@@monke6550 It may have life. But keep in mind, the life-conductive processes happen on the Ocean floor, and Enceladus has much less floor than Europa and exponentially less than ancient Earth. More importantly, Enceladus can't have complex life because it's too young. The body is just a few hundred million years old. Not enough time if you want to have actual space deepsea fish and whales.
@@rocketchicken5421 HAHAHAHA. You know these boorish anti-science types you see in mainstream media? That is you. Radiation does not penetrate past a few meters of water. Honestly it's embarrassing for me to even have to tell you to "go google" this basic science fact. Yes, humans will never walk the bare surface of Europa. But we don't care about that. Well, if you want to be hyper speculative about complex life. Balloon animals on Jupter? Methane based life on Titan? Snore. Pure schlock sci-fi. NOT impossible, but so unlikely it's boring. Enceladus likely has no complex life. It's too young. Just 500 million years. Complex life on Earth popped up after 3 billion years. Ganymede is a lifeless "ice (cream) sandwich". The ground is encased in ice, unlike on Europa.
There are also subsurface oceana on ganymede, maybe callisto, triton, enceladus and pluto, and triton is actually a captured object from outside the solar system, so maybe something could have stayed frozen in that ocean to survive the journey across solar systems, only to be reawakened when it got captured in Neptune's gravitational field.
@@paulspencer5467 Triton is probably the second best chance for complex life, as it's the biggest water-containing object in the Solar System besides the Galiean Moons and Titan. There probably is some internal heating from Neptune. Pluto is slightly smaller, but in mind would still be the third most likely place for complex life. Ganymede almost certainly can't support complex life, because the water mass is heavy enough that the lowest layers are compressed to exotic ice. This means there is no interface between minerals and the water. (Simple life likely has very good chances to arise on Ganymede in volcanic hotspots where there's no ice) Callisto seems to be undifferentiated, i.e. not have an ocean. Titan has the same exotic ice problem, and on the surface I am very optimistic that life can arise, but only simple and I wouldn't bet on it having already happened (remember Titan has only a fifth of the surface area i.e. "event staging ground", and much lower temperatures. So everything happens less often). Enceladus is fine for simple life, but it's a very young moon. Less than 1 billion years old.

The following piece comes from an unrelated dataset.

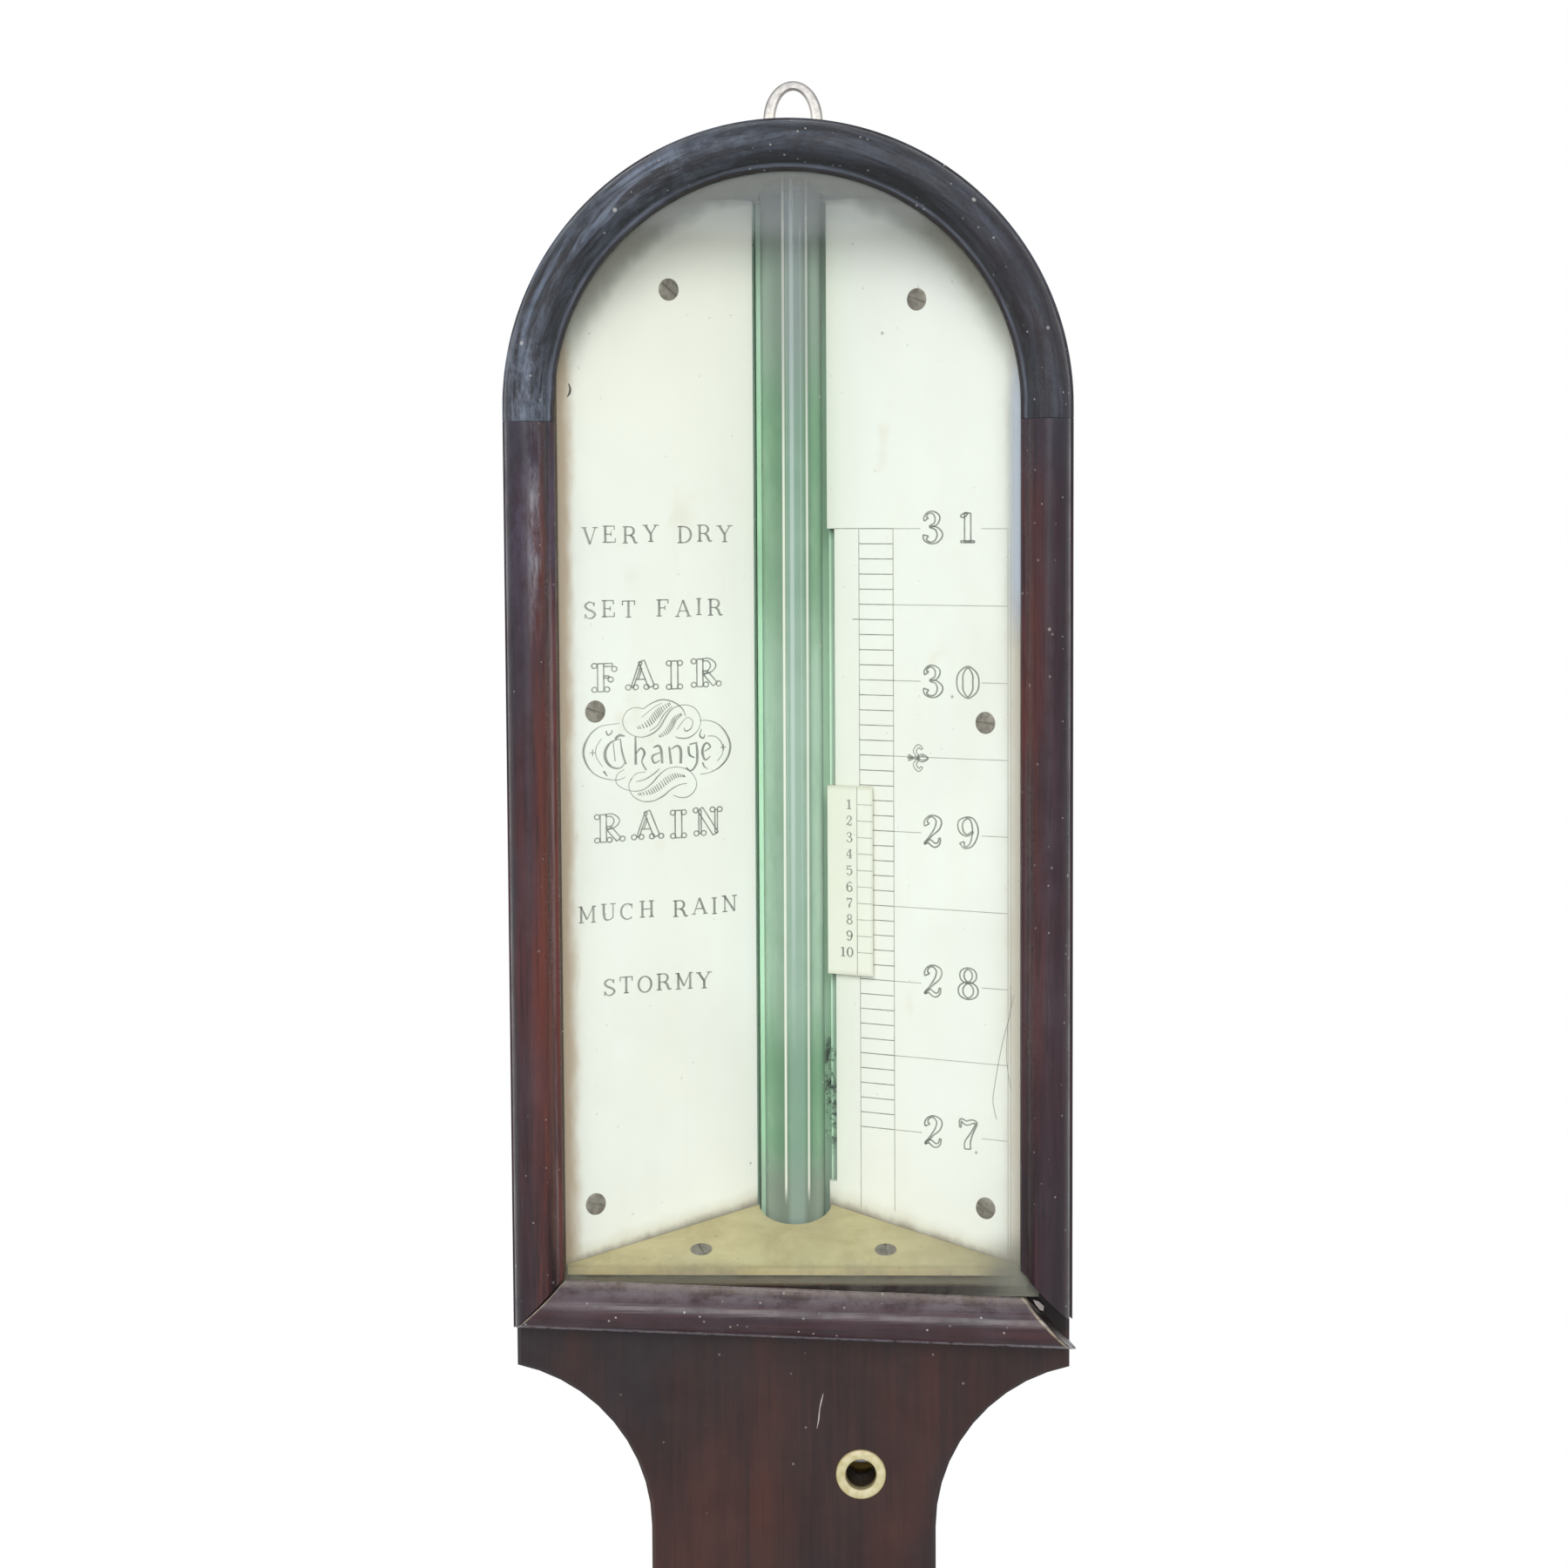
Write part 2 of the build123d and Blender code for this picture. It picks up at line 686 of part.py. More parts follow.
def pinion():
    """Ten involute teeth on a long hub, with one tooth pointing at the rack."""
    base_r = pitch_r * cos(radians(pressure_angle))
    tip_r = pitch_r + tooth_share * gear_module
    root_r = pitch_r - root_share * gear_module

    def involute(radius):
        lean = acos(min(base_r / radius, 1))
        return tan(lean) - lean

    at_base = (tooth_pitch / 2 - backlash) / (2 * pitch_r) + involute(pitch_r)
    flank = [(root_r - 0.1, at_base)] + [(r, at_base - involute(r)) for r in (base_r, pitch_r, tip_r)]
    tooth = flank + [(r, -angle) for r, angle in reversed(flank)]
    wheel = Circle(root_r)
    for i in range(pinion_teeth):
        turn = pi + 2 * pi * i / pinion_teeth
        wheel += outline([(r * cos(turn + a), r * sin(turn + a)) for r, a in tooth])
    middle = rack_d + rack_face / 2
    toothed = slab(Pos(key_x, key_z) * wheel, middle - pinion_face / 2, middle + pinion_face / 2)
    hub = pin(root_r, lining_front + hub_gap, bracket_front - bracket_t - hub_gap, key_x, key_z)
    return toothed + hub - pin(arbor_r, 0, face, key_x, key_z)


def pinion_arbor():
    """A steel arbor with a square at its front end for the key."""
    square_near = bracket_front + 0.5
    shank = pin(arbor_r, lining_front - bracket_t - 0.5, square_near, key_x, key_z)
    return shank + slab(Pos(key_x, key_z) * Rectangle(arbor_square, arbor_square),
                        square_near, face - bush_len - key_clear)


def pinion_bracket():
    """A bent brass strap: two cheeks that carry the arbor, joined by a web, and two ears."""
    left = wall_of_rack + pocket_gap
    right = pocket_side() - pocket_gap
    width = right - left
    middle = (left + right) / 2
    cheek = Pos(middle, key_z) * Rectangle(width, bracket_h)
    ears = Pos(middle, key_z) * Rectangle(width, 2 * ear_reach)
    back = lining_front - bracket_t
    strap = slab(ears, bracket_front - bracket_t, bracket_front) + slab(cheek, back, back + bracket_t)
    strap += slab(Pos(right - bracket_t / 2, key_z) * Rectangle(bracket_t, bracket_h), back, bracket_front)
    strap -= pin(arbor_r + arbor_run, 0, face, key_x, key_z)
    for seat in screw_seats(bracket_places(), ear_screw_len):
        strap -= seat
    return strap


def keyhole_bush():
    """A turned bone bush, a little proud of the face and bevelled round its rim."""
    bush = pin(bush_r, face - bush_len, face + bush_proud, key_x, key_z)
    rim = bush.faces().sort_by(Axis.Y)[0].edges()
    return chamfer(rim, bush_proud) - pin(bush_bore_r, 0, 2 * face, key_x, key_z)


# Tube, mercury and cistern

def tube_top():
    return arch_z + recess_half - ceiling_taper + socket_deep - cistern_gap


def glass_tube():
    """A straight tube, closed and rounded at the top and open at its foot in the mercury."""
    low = level_z - tube_dip
    top = tube_top()
    bore_top = top - 2 * tube_r
    return turned([(tube_bore_r, low), (tube_r, low), (tube_r, top - tube_r / 2), (tube_r * 0.7, top - tube_r / 8),
                   (0, top), (0, bore_top), (tube_bore_r, bore_top)])


def cistern_body():
    """The boxwood barrel, open at both ends."""
    inner = cistern_r - cistern_wall
    top = lid_top - lid_t
    return many_sided([(inner, body_bottom), (cistern_r, body_bottom), (cistern_r, top), (inner, top)],
                      barrel_sides, tube_depth)


def cistern_lid():
    """The lid: a disc with a spigot below, bored for the tube."""
    inner = cistern_r - cistern_wall - spigot_gap
    low = lid_top - lid_t
    disc = many_sided([(0, low - spigot), (inner, low - spigot), (inner, low), (cistern_r, low),
                       (cistern_r, lid_top), (0, lid_top)], barrel_sides, tube_depth)
    return disc - post(tube_r + tube_gap / 2, low - spigot - 1, lid_top + 1)


def tube_seal():
    """A leather washer that closes the joint between tube and lid."""
    hole = tube_r + tube_gap / 2
    return many_sided([(hole, lid_top), (tube_r + seal_w, lid_top), (tube_r + seal_w, lid_top + seal_h),
                       (hole, lid_top + seal_h)], soft_sides, tube_depth)


def cistern_base():
    """The lower cup, which holds the bag and the screw."""
    inner = bag_r + 4 * cistern_gap
    top = body_bottom - bag_rim
    floor = cistern_bottom + base_floor
    cup = many_sided([(0, cistern_bottom), (cistern_r, cistern_bottom), (cistern_r, top), (inner, top),
                      (inner, floor), (0, floor)], barrel_sides, tube_depth)
    return cup - post(screw_r + cistern_gap, cistern_bottom - 1, floor + 1)


def pool_in_bag():
    """The mercury inside the leather bag, below the joint of the cistern."""
    inside = bag_r - bag_t
    corner = bag_bottom + bag_foot + bag_t / 2
    return many_sided([(0, bag_bottom + bag_t), (inside - bag_foot, bag_bottom + bag_t), (inside, corner),
                       (inside, body_bottom), (0, body_bottom)], soft_sides, tube_depth)


def leather_bag():
    """The flexible bottom of the cistern: a bag with its rim held between body and base."""
    neck = body_bottom - bag_rim
    rim = cistern_r - cistern_gap
    outside = many_sided([(0, bag_bottom), (bag_r - bag_foot, bag_bottom), (bag_r, bag_bottom + bag_foot),
                          (bag_r, neck), (rim, neck), (rim, body_bottom), (0, body_bottom)],
                         soft_sides, tube_depth)
    return outside - pool_in_bag()


def mercury():
    """The mercury that fills bag and barrel up to the level that the scale counts from."""
    barrel = cistern_r - cistern_wall - spigot_gap
    pool = pool_in_bag() + many_sided([(0, body_bottom), (barrel, body_bottom), (barrel, level_z), (0, level_z)],
                                      soft_sides, tube_depth)
    foot = level_z - tube_dip
    hole = tube_r + tube_gap / 2
    core = tube_bore_r - screw_fit
    pool -= many_sided([(0, foot), (hole, foot), (hole, level_z), (0, level_z)], soft_sides, tube_depth)
    return pool + many_sided([(0, foot), (core, foot), (core, level_z), (0, level_z)], screw_sides, tube_depth)


def pressure_pad():
    return many_sided([(0, pad_top - pad_t), (pad_r, pad_top - pad_t), (pad_r, pad_top - 1),
                       (pad_r - 1, pad_top), (0, pad_top)], soft_sides, tube_depth)


def knob_top():
    return case_bottom - knob_gap


def portable_screw():
    """The screw that lifts the pad, plain where its thread runs in the bush."""
    low = knob_top() - knob_h * knob_socket
    return turned([(0, low), (screw_r, low), (screw_r, pad_top - pad_t), (0, pad_top - pad_t)])


def screw_knob():
    """A brass knob with flat-cut flutes round its waist for the fingers."""
    top = knob_top()
    low = top - knob_h
    shape = [(knob_r * 0.6, low), (knob_r, low + knob_h / 4), (knob_r, top - knob_h / 4),
             (knob_r * 0.6, top - knob_h / 8), (knob_r * 0.6, top)]
    knob = many_sided([(0, low)] + shape + [(0, top)], 2 * knob_flutes, tube_depth)
    for i in range(knob_flutes):
        notch = Pos(knob_r, 0, 0) * Rot(0, 0, 45) * Box(flute, flute, knob_h / 2)
        knob -= Pos(0, -tube_depth, low + knob_h / 2) * Rot(0, 0, 360 * i / knob_flutes) * notch
    return knob - post(screw_r, top - knob_h * knob_socket, top + 1)


def screw_bush():
    """The brass bush in the case's floor that the screw turns in."""
    hole = screw_r + screw_run
    flange = screw_bush_r + screw_bush_brim
    top = case_bottom + case_floor
    low = case_bottom - screw_bush_flange
    return many_sided([(hole, low), (flange, low), (flange, case_bottom), (screw_bush_r, case_bottom),
                       (screw_bush_r, top), (hole, top)], soft_sides, tube_depth)


def cistern_cover():
    """The turned cover: a hollow dome on a flange, with a button at its crown."""
    dome = cover_r - cover_flange
    inner = dome - cover_wall
    crown = cover_rise - cover_flange_t - cover_button_h
    bevel = cover_flange_t * 0.4
    path = [(inner, 0), (cover_r, 0), (cover_r, cover_flange_t - bevel), (cover_r - bevel, cover_flange_t)]
    for i in range(cover_facets):
        turn = radians(90 * i / cover_facets)
        path.append((dome * cos(turn), cover_flange_t + crown * sin(turn)))
    top = cover_rise - cover_button_h
    path += [(cover_button_r, top), (cover_button_r * 0.7, cover_rise), (0, cover_rise), (0, top - cover_wall),
             (inner * 0.6, top - cover_wall)]
    bowl = facing_front(0, cover_z) * many_sided(path, cover_sides)
    for seat in screw_seats(cover_places(), cover_screw_len):
        bowl -= seat
    return bowl


# Back of the case

def back_strip():
    top = recess_bottom + strip_over - cistern_gap
    strip = slab(Pos(0, (top + case_bottom) / 2) * Rectangle(strip_w, top - case_bottom), 0, strip_t)
    for seat in screw_seats(strip_places()):
        strip -= seat
    return strip


def hang_outline(gap=0.0):
    """The plate's outline below the eye: straight sides, a round foot and a narrow neck."""
    top = arch_z + head_half
    body_top = top - hang_in
    half = hang_w / 2
    body = Pos(0, body_top - hang_h / 2 + half / 2) * Rectangle(hang_w, hang_h - half)
    body += Pos(0, body_top - hang_h + half) * Circle(half)
    neck_top = top + 2 * edge_round
    neck = Pos(0, (body_top + neck_top) / 2) * Rectangle(2 * (eye_in_w + eye_rim), neck_top - body_top)
    return offset(body + neck, gap, kind=Kind.INTERSECTION) if gap else body + neck


def oval(half_w, half_h):
    """An upright oval round the eye's middle, many-sided to keep it light."""
    turns = [2 * pi * i / eye_sides for i in range(eye_sides)]
    return outline([(half_w * cos(t), half_h * sin(t) - eye_in_h) for t in turns])


def hanging_plate():
    """The plate let into the back of the head, with the eye that stands above the case."""
    ring = oval(eye_in_w + eye_rim, eye_in_h + eye_rim_top)
    plate_part = slab(hang_outline() + ring, 0, hang_t)
    plate_part -= slab(oval(eye_in_w, eye_in_h), -1, hang_t + 1)
    for seat in screw_seats(hang_places(), hang_screw_len):
        plate_part -= seat
    return plate_part


pieces = {
    "case_body": case_body,
    "arch_moulding": arch_moulding,
    "left_side_moulding": lambda: side_moulding(-1),
    "right_side_moulding": lambda: side_moulding(1),
    "bottom_rail": bottom_rail,
    "glass_pane": glass_pane,
    "left_register_block": lambda: block(-1),
    "right_register_block": lambda: block(1),
    "channel_lining": channel_lining,
    "left_register_plate": lambda: plate(-1),
    "right_register_plate": lambda: plate(1),
    "register_sill": register_sill,
    "brass_bottom_plate": brass_plate,
    "register_screws": lambda: screws(register_places()),
    "brass_plate_screws": lambda: screws(brass_places(), brass_screw_len),
    "vernier_plate": vernier_plate,
    "vernier_carrier": vernier_carrier,
    "rack_bar": rack_bar,
    "pinion": pinion,
    "pinion_arbor": pinion_arbor,
    "pinion_bracket": pinion_bracket,
    "bracket_screws": lambda: screws(bracket_places(), ear_screw_len),
    "keyhole_bush": keyhole_bush,
    "glass_tube": glass_tube,
    "mercury": mercury,
    "tube_seal": tube_seal,
    "cistern_lid": cistern_lid,
    "cistern_body": cistern_body,
    "cistern_base": cistern_base,
    "leather_bag": leather_bag,
    "pressure_pad": pressure_pad,
    "portable_screw": portable_screw,
    "screw_knob": screw_knob,
    "screw_bush": screw_bush,
    "cistern_cover": cistern_cover,
    "cover_screws": lambda: screws(cover_places(), cover_screw_len),
    "back_strip": back_strip,
    "back_strip_screws": lambda: screws(strip_places()),
    "hanging_plate": hanging_plate,
    "hanging_plate_screws": lambda: screws(hang_places(), hang_screw_len),
}

os.makedirs("parts", exist_ok=True)
for name, make in pieces.items():
    solid = make()
    export_step(solid, f"parts/{name}.step")
    print(name, len(solid.solids()), round(solid.volume, 1))
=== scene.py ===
"""Looks for a stick barometer: its polished case, bone register, glass and brass.

Metres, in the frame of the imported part: X to the right, Y back to the wall, Z up,
with zero at the top inside edge of the hanging eye.
"""
from math import atan2, cos, pi, radians, sin, sqrt, tan

import bpy
from mathutils import Matrix, Vector


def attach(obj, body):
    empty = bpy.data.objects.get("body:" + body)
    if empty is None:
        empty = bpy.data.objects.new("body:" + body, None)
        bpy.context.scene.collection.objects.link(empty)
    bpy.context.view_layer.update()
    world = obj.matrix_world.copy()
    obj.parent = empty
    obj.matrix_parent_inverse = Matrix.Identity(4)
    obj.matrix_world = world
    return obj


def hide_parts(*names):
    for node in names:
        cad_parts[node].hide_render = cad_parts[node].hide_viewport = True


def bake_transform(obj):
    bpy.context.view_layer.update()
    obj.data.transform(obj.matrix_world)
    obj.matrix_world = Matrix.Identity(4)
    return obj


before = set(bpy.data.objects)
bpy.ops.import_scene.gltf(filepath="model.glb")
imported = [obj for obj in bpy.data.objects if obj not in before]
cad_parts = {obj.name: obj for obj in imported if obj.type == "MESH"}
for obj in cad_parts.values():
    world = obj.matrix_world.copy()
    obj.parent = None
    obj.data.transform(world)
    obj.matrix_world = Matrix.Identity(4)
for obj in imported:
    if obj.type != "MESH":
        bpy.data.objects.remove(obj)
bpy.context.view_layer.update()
mm = 0.001


# The view: a camera close to the head, level with its middle and a little to its right.
# Its place and lens were worked out from the spacing of the inch lines on the register.
bpy.ops.object.select_all(action="DESELECT")
bpy.ops.object.camera_add(location=(0.01864, -0.59895, -0.06889),
                          rotation=(radians(85.145), radians(0.32), radians(1.968)))
camera = bpy.context.object
camera.name = "view_of_the_head"
camera.data.lens = 78.8
camera.data.sensor_width = 36
bpy.context.scene.camera = camera
bpy.context.scene.view_settings.view_transform = "Standard"


# The studio: a pale floor well below the instrument, even light from all round, and one
# large soft lamp in front of it, above and to the left. What lies behind shows white.
def paint(code):
    """A colour written as six hexadecimal digits, as the shaders want it."""
    levels = [int(code[i:i + 2], 16) / 255 for i in (0, 2, 4)]
    return tuple(v / 12.92 if v < 0.04045 else ((v + 0.055) / 1.055) ** 2.4 for v in levels) + (1,)


def work_on(tree):
    """Every node made from here on goes into this tree."""
    global at_work
    at_work = tree


def feed(node, name, value):
    """Gives a node's input a value: a plain one, or one that other nodes work out."""
    value = getattr(value, "socket", value)
    if isinstance(value, bpy.types.NodeSocket):
        at_work.links.new(value, node.inputs[name])
    else:
        node.inputs[name].default_value = value


def add_node(kind, settings=None, **inputs):
    """A new shader node; each input is another node's socket or a plain value."""
    made = at_work.nodes.new("ShaderNode" + kind)
    for key, value in (settings or {}).items():
        setattr(made, key, value)
    for key, value in inputs.items():
        feed(made, int(key[1:]) if key[1:].isdigit() else key.replace("_", " "), value)
    return made


def calc(operation, a, b=0.0):
    return Value(add_node("Math", {"operation": operation}, i0=a, i1=b).outputs[0])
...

If it makes you feel better, if humanity is still around by then we will probably have settled on many exoplanets in other star systems and become a multi-planetary/multi-stellar species. In our own solar system, we will probably also have terraformed and inhabited Mars and Venus. And when the sun expands to its red giant phase, the habitable zone will move to Jupiter and Saturn, which means we can terraform and inhabit the large moons Io, Europa, Ganymede, Callisto and Titan by then. And (this is very hypothethical and speculative) we might have even developed a method to move around the entire earth by then by building some kind of giant rocket engine to push Earth further away from the increasing/expanding sun to keep it in the habitable zone. Since the suns increasing luminority and size happen very slowly over hundreds of millions of years, we would only need to move the Earth very slowly, maybe 1 km per year or even less would be enough to escape the slowly expanding sun. We could also do the same with a terraformed Venus and Mars. We could push them to all become moons of Jupiter, staying in the expanding habitable zone. After the sun becomes a white dwarf we would need to move the earth (and Mars and Venus) inwards again since the habitable zone will be much further inwards. There we will have hundreds of billions of years more.
Nah, Venus will get destroyed in the red giant phase. But the Past and Future of Uranus or Neptune might be more interesting (and don’t you DARE comment any dirty jokes about Uranus.)
I believe we will find giant octopus like creatures on Europa. The creatures will be much larger than on earth because the low gravity means organisms grow larger to suit the low gravity
Within the next few millennia, Europa could become a new habitable planet. If humanity gets that far, then the terraforming of Europa is a big possibility.
Let's send robotic submarines into the ocean of Europa! Living things could exist there, akin to the organisms that reside around geothermal vents on Earth.
@@Meat_the_turtleit’s part of their long term plans. Water may occasionally reaches the surface via geysers.The future Europa clipper mission. will give us a lot of information.
GOOD STUFF, i've been watching for 2 years i believe. you lost the accent! i don't know when cause i haven't watch in a long while but GREAT WORK on your english! keep up the work on everything you love, dude!
What about the past and future of Ganymede? To me, Ganymede is a much better version of Europa. It has a magnetic field, which could help it retain an atmosphere for billions of years. It also has ice and other stuff found on Europa.